Computer and Communications Security (CCS)

  1. Same Coverage, Less Bloat: Accelerating Binary-only Fuzzing with Coverage-preserving Coverage-guided Tracing

    Authors: Stefan Nagy, Anh Nguyen-Tuong, Jason D. Hiser, Jack W. Davidson, Matthew Hicks

    Year: 2021

    Abstract:

    Coverage-guided fuzzing's aggressive, high-volume testing has helped reveal tens of thousands of software security flaws. While executing billions of test cases mandates fast code coverage tracing, the nature of binary-only targets leads to reduced tracing performance. A recent advancement in binary fuzzing performance is Coverage-guided Tracing (CGT), which brings orders-of-magnitude gains in throughput by restricting the expense of coverage tracing to only when new coverage is guaranteed. Unfortunately, CGT suits only a basic block coverage granularity---yet most fuzzers require finer-grain coverage metrics: edge coverage and hit counts. It is this limitation which prohibits nearly all of today's state-of-the-art fuzzers from attaining the performance benefits of CGT.

    This paper tackles the challenges of adapting CGT to fuzzing's most ubiquitous coverage metrics. We introduce and implement a suite of enhancements that expand CGT's introspection to fuzzing's most common code coverage metrics, while maintaining its orders-of-magnitude speedup over conventional always-on coverage tracing. We evaluate their trade-offs with respect to fuzzing performance and effectiveness across 12 diverse real-world binaries (8 open- and 4 closed-source). On average, our coverage-preserving CGT attains near-identical speed to the present block-coverage-only CGT, UnTracer; and outperforms leading binary- and source-level coverage tracers QEMU, Dyninst, RetroWrite, and AFL-Clang by 2--24x, finding more bugs in less time.

  2. Regression Greybox Fuzzing

    Authors: Xiaogang Zhu, Marcel Böhme

    Year: 2021

    Abstract:

    What you change is what you fuzz! In an empirical study of all fuzzer-generated bug reports in OSSFuzz, we found that four in every five bugs have been introduced by recent code changes. That is, 77% of 23k bugs are regressions. For a newly added project, there is usually an initial burst of new reports at 2-3 bugs per day. However, after that initial burst, and after weeding out most of the existing bugs, we still get a constant rate of 3-4 bug reports per week. The constant rate can only be explained by an increasing regression rate. Indeed, the probability that a reported bug is a regression (i.e., we could identify the bug-introducing commit) increases from 20% for the first bug to 92% after a few hundred bug reports. In this paper, we introduce regression greybox fuzzing (RGF) a fuzzing approach that focuses on code that has changed more recently or more often. However, for any active software project, it is impractical to fuzz sufficiently each code commit individually. Instead, we propose to fuzz all commits simultaneously, but code present in more (recent) commits with higher priority. We observe that most code is never changed and relatively old.

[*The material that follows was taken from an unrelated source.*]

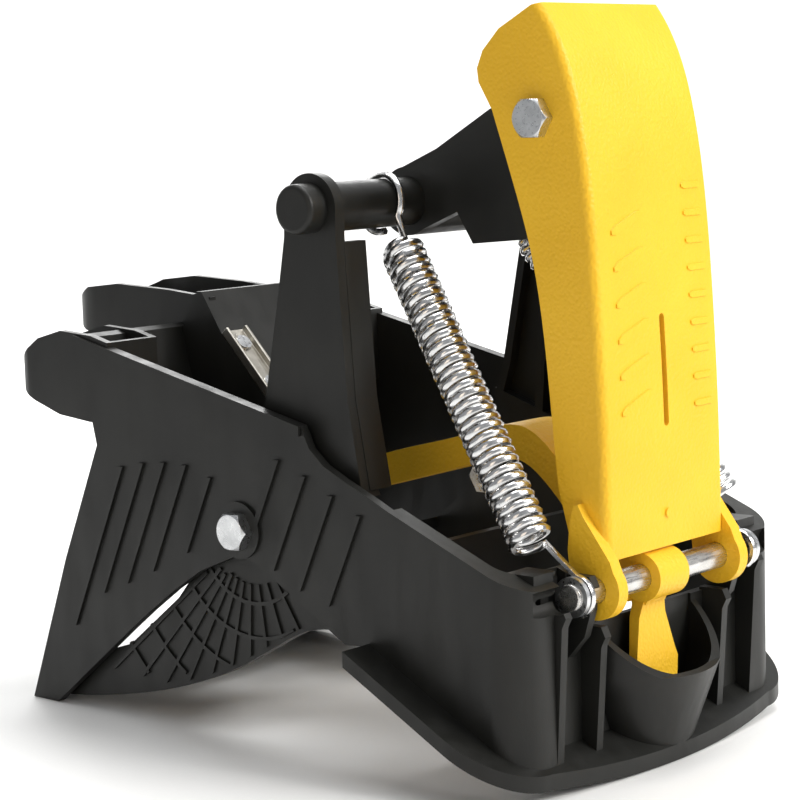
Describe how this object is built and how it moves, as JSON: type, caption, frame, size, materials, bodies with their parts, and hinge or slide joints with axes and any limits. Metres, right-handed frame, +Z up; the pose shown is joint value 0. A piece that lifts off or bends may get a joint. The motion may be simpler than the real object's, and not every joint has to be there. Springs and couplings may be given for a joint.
{
  "type": "foot-set mole trap",
  "caption": "Sprung scissor trap for tunnels: moulded frame with fixed claws, swinging jaw on bolts, foot pedal, toggle link, trigger and extension springs.",
  "frame": {"origin": "on the ground under the middle of the trap, which stands on its claw tips and base flange", "axes": "+X towards the pedal hinge, +Y across the trap along the hinge shaft, +Z up"},
  "size_m": [0.2624, 0.157, 0.226],
  "materials": {
    "black_plastic": "fine moulded grain, soft sheen",
    "yellow_plastic": "stippled moulded grain",
    "steel": "bright drawn steel",
    "zinc_steel": "bright zinc plate",
    "strip_steel": "rolled strip",
    "spring_steel": "bright zinc-plated wire",
    "bush_brass": "turned"
  },
  "bodies": {
    "frame": {"frame": "black_plastic", "hinge_shaft": "steel", "jaw_bolt_near": "zinc_steel", "jaw_bolt_far": "zinc_steel", "jaw_nut_near": "zinc_steel", "jaw_nut_far": "zinc_steel", "shaft_clip_near": "zinc_steel", "shaft_clip_far": "zinc_steel", "latch_strip": "strip_steel", "latch_rivets": "zinc_steel"},
    "jaw": {"moving_jaw": "black_plastic", "spring_bar": "black_plastic", "spring_bar_core": "steel", "jaw_bush_near": "bush_brass", "jaw_bush_far": "bush_brass"},
    "link": {"link": "black_plastic"},
    "pedal": {"pedal": "yellow_plastic", "pedal_bolt": "zinc_steel", "pedal_nut": "zinc_steel", "pedal_spacers": "steel"},
    "trigger": {"trigger": "yellow_plastic"},
    "springs": {"spring_near": "spring_steel", "spring_far": "spring_steel"},
    "spring_hooks": {"spring_hook_near": "spring_steel", "spring_hook_far": "spring_steel"}
  },
  "joints": [
    {"name": "jaw_pivot", "type": "hinge", "parent": "frame", "child": "jaw", "pos_m": [0.00575, 0, 0.0685], "axis": [0, -1, 0], "range_deg": [0, 50], "stiffness_Nm_per_rad": 2, "springref_deg": -17.19},
    {"name": "pedal_hinge", "type": "hinge", "parent": "frame", "child": "pedal", "pos_m": [0.11715, 0, 0.0568], "axis": [0, -1, 0], "range_deg": [-0.5, 40.2]},
    {"name": "link_pivot", "type": "hinge", "parent": "jaw", "child": "link", "pos_m": [0.03525, 0, 0.168], "axis": [0, -1, 0], "range_deg": [-78.6, 0.5]},
    {"name": "trigger_pivot", "type": "hinge", "parent": "frame", "child": "trigger", "pos_m": [0.11715, 0, 0.0568], "axis": [0, -1, 0], "range_deg": [0, 4]},
    {"name": "spring_swing", "type": "hinge", "parent": "frame", "child": "springs", "pos_m": [0.11715, 0, 0.0568], "axis": [0, -1, 0], "range_deg": [-0.5, 24]},
    {"name": "spring_stretch", "type": "slide", "parent": "springs", "child": "spring_hooks", "axis": [-0.593, 0, 0.8052], "range_m": [-0.001, 0.058], "deforming": ["spring_near", "spring_far", "spring_hook_near", "spring_hook_far"]}
  ],
  "couplings": [
    {"joint": "pedal_hinge", "follows": "jaw_pivot", "ratio": 0.79346},
    {"joint": "link_pivot", "follows": "jaw_pivot", "ratio": -1.5596},
    {"joint": "spring_swing", "follows": "jaw_pivot", "ratio": 0.46808},
    {"joint": "spring_stretch", "follows": "jaw_pivot", "m_per_rad": 0.065417}
  ]
}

So, we identify means to strengthen the signal from executed code-of-interest. We also extend the concept of power schedules to the bytes of a seed and introduce Ant Colony Optimization to assign more energy to those bytes which promise to generate more interesting inputs. Our large-scale fuzzing experiment demonstrates the validity of our main hypothesis and the efficiency of regression greybox fuzzing. We conducted our experiments in a reproducible manner within Fuzzbench, an extensible fuzzer evaluation platform. Our experiments involved 3+ CPU-years worth of fuzzing campaigns and 20 bugs in 15 open-source C programs available on OSSFuzz.

  3. POSTER: OS Independent Fuzz Testing of I/O Boundary

    Authors: Masanori Misono, Takahiro Shinagawa

    Year: 2021

    Abstract:

    Device drivers tend to be vulnerable to errant/malicious devices because many of them assume that devices always operate correctly. If a device driver is compromised either deliberately or accidentally, this can lead to system failure or give adversaries entire system access. Therefore, testing whether device drivers can handle compromised I/O correctly is important. There are several studies on testing device drivers against I/O attacks or device failures. Previous studies, however, either require source code for testing, lack test efficiency, only support a specific OS, or only target MMIO accesses. In this paper, we present a novel testing framework of device drivers' I/O boundaries. By combining a hypervisor-based fault injection mechanism and coverage-guided fuzzing scheme, our testing framework is not only OS-independent but also efficient and can test closed-source drivers. To get the information needed to test without OS cooperation, we use IOMMU to detect DMA regions and a hardware tracing mechanism to get coverage. We describe the detailed design and the current status.